Достоевский стоял как вкопанный, молча смотрел им вслед, слезы катились по щекам. «Я подошел, взял его руку — он как бы очнулся после долгого сна и, не говоря ни слова, сел со мною в экипаж. Мы вернулись к себе на рассвете. Достоевский не прилег — все шагал и шагал по комнате и что-то говорил сам с собою. Измученный душевной тревогой и бессонной ночью, он отправился в близлежащий лагерь на учение. Вернувшись, лежал весь день, не ел, не пил и только нервно курил одну трубку за другой».
Теперь этот страстный роман — Врангель называл его и «злосчастным» — продолжался эпистолярно: послания, которыми он забрасывал М. Д., — «подчас были целые тетради». Единственное уцелевшее письмо Ф. М. Марии Дмитриевне (все ее письма постигнет участь уничтожения) кричало о любви, которая не может быть на письме выражена открыто и прячется за горячей дружбой. «Вы же, удивительная женщина, сердце удивительной, младенческой доброты, Вы были мне моя родная сестра. Одно то, что женщина протянула мне руку, уже было целой эпохой в моей жизни... Женское сердце, женское сострадание, женское участие, бесконечная доброта, об которой мы не имеем понятия и которой, по глупости своей, часто не замечаем, незаменимо. Я всё это нашел в Вас...»
Желая сделать ей приятное, передавал лестное мнение Врангеля («такой женщины он с Петербурга еще не встречал и не надеется более встретить») и даже татар-извозчиков: «Всето вас хвалят, Марья Дмитриевна». Понимая, что письмо прочтет и муж, поместил строки и для него: «Неужели и в Кузнецке он будет так же неразборчив в людях, как в Семипалатинске? Да стоит ли этот народ, чтоб водиться с ним, пить-есть с ними и от них же сносить гадости! Да это значит вредить себе сознательно! И как противны они, главное, как грязно. После иной компании так же грязно на душе, как будто в кабак сходил».
Усиленная переписка с Кузнецком не всегда радовала Достоевского: от Марии Дмитриевны шли бесконечные жалобы на лишения, безотрадное будущее. «Он чуял что-то недоброе... Он еще более похудел, стал мрачен, раздражителен, бродил как тень.

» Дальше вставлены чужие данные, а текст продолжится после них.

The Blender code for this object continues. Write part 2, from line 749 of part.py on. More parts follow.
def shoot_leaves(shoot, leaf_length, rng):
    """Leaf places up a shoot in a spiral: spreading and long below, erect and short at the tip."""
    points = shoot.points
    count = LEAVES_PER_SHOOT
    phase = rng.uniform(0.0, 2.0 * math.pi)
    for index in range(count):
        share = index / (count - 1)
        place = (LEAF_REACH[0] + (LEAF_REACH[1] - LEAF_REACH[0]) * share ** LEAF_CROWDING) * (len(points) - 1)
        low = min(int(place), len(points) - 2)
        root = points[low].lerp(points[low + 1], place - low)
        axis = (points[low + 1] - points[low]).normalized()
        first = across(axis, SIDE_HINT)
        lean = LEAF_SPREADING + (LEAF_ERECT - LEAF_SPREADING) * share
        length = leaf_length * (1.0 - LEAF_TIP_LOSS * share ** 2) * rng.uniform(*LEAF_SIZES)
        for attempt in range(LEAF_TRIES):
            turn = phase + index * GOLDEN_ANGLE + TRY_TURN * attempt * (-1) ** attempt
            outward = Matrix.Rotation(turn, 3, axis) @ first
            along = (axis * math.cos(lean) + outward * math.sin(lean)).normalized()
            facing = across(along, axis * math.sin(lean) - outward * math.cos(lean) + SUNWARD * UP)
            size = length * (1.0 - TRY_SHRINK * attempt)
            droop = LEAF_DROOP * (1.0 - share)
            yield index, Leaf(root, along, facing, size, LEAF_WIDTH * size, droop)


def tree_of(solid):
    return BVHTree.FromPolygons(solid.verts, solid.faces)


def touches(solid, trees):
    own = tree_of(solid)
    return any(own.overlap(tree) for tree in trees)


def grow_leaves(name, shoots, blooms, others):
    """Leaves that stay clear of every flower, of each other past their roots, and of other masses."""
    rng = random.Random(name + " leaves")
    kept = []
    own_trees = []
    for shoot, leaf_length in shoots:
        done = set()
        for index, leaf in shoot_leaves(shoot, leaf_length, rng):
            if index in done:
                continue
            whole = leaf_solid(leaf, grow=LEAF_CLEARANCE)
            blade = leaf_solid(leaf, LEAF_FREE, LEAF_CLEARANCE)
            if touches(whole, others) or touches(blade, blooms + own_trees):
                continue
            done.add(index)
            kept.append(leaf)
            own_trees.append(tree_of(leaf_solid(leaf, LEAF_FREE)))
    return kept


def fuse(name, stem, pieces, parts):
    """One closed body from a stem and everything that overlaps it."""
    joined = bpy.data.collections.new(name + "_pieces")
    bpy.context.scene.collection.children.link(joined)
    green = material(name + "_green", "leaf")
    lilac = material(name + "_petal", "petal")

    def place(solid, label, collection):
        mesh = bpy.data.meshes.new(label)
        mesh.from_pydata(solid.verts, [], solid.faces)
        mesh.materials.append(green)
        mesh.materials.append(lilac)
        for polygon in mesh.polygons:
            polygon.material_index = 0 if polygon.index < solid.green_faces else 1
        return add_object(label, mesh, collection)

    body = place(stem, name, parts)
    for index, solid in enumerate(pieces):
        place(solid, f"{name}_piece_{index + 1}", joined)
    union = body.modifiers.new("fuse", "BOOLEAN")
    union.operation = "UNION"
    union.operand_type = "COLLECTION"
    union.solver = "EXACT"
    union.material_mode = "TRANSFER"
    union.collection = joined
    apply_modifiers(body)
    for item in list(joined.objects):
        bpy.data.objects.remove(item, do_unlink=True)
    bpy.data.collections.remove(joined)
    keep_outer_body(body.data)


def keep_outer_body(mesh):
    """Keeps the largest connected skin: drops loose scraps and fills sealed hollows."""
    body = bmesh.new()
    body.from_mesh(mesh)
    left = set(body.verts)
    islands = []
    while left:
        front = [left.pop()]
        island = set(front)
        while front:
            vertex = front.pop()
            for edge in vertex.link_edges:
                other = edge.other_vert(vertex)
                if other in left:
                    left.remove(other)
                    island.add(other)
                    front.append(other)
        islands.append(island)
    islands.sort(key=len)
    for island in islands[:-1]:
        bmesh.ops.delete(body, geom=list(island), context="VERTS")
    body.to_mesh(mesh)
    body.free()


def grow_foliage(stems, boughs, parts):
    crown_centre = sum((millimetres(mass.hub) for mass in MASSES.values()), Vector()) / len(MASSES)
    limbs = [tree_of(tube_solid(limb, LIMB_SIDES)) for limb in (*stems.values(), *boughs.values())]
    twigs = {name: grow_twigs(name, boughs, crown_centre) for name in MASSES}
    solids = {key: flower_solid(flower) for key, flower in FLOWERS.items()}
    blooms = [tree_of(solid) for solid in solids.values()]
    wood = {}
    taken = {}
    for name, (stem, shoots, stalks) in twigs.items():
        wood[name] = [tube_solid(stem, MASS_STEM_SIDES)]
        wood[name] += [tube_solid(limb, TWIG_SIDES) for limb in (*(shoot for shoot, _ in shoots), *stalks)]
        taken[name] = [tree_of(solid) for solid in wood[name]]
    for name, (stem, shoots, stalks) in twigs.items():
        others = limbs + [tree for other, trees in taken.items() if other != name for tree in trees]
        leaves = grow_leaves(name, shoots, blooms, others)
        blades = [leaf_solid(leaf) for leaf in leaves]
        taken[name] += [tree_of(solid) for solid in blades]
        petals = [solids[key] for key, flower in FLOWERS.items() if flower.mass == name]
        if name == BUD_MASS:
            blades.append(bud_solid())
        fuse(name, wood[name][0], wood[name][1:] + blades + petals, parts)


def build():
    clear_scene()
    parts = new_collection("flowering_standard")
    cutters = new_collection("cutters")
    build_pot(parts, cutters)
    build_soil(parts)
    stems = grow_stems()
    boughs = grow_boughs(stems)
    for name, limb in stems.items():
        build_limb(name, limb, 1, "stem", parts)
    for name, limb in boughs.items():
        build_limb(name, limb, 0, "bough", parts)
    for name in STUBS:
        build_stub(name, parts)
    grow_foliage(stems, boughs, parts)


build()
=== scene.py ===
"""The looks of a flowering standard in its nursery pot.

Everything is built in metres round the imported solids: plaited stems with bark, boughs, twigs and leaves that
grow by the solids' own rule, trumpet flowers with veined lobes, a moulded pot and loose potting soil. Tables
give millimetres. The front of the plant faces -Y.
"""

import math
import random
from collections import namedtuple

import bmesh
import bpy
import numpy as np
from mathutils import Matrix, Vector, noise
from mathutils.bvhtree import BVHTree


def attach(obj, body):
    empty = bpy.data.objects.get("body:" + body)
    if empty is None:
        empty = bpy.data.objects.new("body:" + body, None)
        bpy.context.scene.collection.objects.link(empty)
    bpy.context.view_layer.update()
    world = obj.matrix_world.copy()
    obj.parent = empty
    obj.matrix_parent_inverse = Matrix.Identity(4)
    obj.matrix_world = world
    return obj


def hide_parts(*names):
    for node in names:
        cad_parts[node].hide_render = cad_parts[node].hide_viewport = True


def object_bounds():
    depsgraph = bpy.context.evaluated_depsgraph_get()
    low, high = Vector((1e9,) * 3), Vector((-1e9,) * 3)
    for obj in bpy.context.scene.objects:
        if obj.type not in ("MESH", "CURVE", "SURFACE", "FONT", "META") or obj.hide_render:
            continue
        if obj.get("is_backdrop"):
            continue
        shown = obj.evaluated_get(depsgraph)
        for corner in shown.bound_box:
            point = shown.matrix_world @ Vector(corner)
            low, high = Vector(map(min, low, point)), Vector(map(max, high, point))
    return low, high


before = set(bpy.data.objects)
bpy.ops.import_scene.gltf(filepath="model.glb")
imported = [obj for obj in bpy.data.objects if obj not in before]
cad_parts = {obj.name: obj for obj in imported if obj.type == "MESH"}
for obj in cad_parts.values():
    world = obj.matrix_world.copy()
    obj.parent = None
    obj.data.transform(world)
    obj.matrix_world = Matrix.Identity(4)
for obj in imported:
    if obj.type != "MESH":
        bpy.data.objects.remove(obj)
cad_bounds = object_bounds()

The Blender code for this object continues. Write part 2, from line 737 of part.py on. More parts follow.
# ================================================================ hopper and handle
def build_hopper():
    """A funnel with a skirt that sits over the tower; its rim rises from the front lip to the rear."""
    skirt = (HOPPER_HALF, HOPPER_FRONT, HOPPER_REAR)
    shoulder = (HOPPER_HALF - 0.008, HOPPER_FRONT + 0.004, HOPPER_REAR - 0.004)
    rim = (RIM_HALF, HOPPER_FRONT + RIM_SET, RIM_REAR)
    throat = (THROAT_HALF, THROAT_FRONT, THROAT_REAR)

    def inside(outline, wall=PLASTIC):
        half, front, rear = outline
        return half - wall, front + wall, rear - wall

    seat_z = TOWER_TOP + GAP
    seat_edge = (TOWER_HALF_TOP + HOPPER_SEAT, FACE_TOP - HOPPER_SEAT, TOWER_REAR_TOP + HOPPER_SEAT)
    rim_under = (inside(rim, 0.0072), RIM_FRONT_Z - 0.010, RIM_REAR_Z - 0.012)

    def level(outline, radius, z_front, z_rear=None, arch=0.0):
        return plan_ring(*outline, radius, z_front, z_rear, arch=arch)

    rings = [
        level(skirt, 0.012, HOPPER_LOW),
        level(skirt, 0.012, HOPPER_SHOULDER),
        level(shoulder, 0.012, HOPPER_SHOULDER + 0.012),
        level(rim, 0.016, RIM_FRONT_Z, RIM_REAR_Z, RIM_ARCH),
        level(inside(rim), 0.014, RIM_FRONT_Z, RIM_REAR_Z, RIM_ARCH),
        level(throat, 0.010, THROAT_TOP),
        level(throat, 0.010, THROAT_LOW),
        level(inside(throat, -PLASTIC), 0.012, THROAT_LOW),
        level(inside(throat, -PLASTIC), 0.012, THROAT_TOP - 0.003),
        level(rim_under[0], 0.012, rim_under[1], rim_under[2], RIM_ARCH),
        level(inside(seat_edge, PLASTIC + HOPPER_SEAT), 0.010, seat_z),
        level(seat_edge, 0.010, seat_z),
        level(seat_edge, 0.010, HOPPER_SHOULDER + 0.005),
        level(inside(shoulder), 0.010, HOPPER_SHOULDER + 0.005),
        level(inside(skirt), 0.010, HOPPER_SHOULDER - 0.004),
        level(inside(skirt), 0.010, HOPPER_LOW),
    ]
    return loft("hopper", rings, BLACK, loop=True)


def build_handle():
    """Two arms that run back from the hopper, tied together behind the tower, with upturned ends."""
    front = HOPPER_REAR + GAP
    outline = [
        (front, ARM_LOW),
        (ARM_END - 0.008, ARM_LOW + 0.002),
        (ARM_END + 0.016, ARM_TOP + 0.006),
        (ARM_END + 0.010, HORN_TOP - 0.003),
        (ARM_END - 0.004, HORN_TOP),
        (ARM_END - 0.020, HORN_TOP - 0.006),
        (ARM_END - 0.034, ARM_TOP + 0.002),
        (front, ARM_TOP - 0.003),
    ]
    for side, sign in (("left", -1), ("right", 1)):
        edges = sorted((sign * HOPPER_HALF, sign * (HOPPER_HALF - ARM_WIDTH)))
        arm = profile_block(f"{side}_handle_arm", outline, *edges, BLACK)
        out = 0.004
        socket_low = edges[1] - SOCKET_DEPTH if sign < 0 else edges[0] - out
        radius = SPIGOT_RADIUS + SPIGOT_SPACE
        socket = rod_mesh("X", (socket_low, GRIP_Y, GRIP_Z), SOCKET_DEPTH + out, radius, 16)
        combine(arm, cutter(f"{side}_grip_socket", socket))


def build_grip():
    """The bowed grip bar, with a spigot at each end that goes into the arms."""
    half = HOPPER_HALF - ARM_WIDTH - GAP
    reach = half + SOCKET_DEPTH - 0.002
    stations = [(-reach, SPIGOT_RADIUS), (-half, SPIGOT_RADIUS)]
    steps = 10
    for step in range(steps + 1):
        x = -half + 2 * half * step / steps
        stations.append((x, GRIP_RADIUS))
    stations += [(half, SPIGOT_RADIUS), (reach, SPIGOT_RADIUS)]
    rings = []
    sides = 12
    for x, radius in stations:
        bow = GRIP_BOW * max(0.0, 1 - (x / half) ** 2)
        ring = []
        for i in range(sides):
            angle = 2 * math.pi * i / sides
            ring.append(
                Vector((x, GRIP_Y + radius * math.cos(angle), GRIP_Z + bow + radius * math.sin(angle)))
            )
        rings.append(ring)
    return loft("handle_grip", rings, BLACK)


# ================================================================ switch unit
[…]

Он даже бросил свои “Записки из Мертвого дома”, над которыми работал так недавно с таким увлечением»(«Я уже упоминал выше, что в этот период нашей совместной жизни Федор Михайлович работал над своим знаменитым произведением — “Записками из Мертвого дома”. Мне первому выпало счастье видеть Ф. М. в эти минуты его творчества, первому довелось слушать наброски этого бесподобного произведения, и еще теперь, спустя долгие годы, я вспоминаю эти минуты с особенным чувством. Сколько интересного, глубокого и поучительного довелось мне черпать в беседах с ним. Замечательно, что, несмотря на все тяжкие испытания судьбы: каторгу, ссылку, ужасную болезнь и непрестанную материальную нужду, в душе Ф. М. неугасимо теплились самые светлые, самые широкие человеческие чувства. И эта удивительная, несмотря ни на что, незлобивость всегда особенно поражала меня в Достоевском... Манера его речи была очень своеобразная. Вообще он говорил негромко, зачастую начинал чуть не шепотом, но чем больше он одушевлялся, тем голос его подымался звучнее и звучнее, а в минуты особого волнения он, говоря, как-то захлебывался и приковывал внимание своего слушателя страстностью речи. Чудные минуты пережил я с ним. Как много дало мне сближение с такой чудной, богато одаренной натурой».) Врангель, как мог, отвлекал друга от мрачных мыслей — брал с собой в поездки по окрестным заводам, знакомил с горными инженерами. В июне рискнул даже привезти друга в Змиев, для свидания с Исаевой, но та не приехала, ссылаясь на болезнь мужа и безденежье. Не приедет она, не объяснив причины, и на второе, июльское, свидание в Змиеве, куда Врангеля и Достоевского пригласил генерал Гернгросс (Ф. М. впервые за пять лет наденет штатское платье — сюртук, сшитый камердинером Врангеля Адамом, брюки, жилет, манишку, черный атласный галстук.)
«Любимое времяпрепровождение, — вспоминал Врангель о том лете, — было, когда мы в теплые вечера растягивались на траве и, лежа на спине, глядели на мириады звезд, мерцавших из синей глубины неба. Эти минуты успокаивали его. Созерцание величия Творца, всеведомой, всемогущей Божеской силы наводило на нас какое-то умиление, сознание нашего ничтожества, как-то смиряло наш дух. О религии с Достоевским мы мало беседовали. Он был скорее набожен, но в церковь ходил редко и попов, особенно сибирских, не любил. Говорил о Христе с восторгом».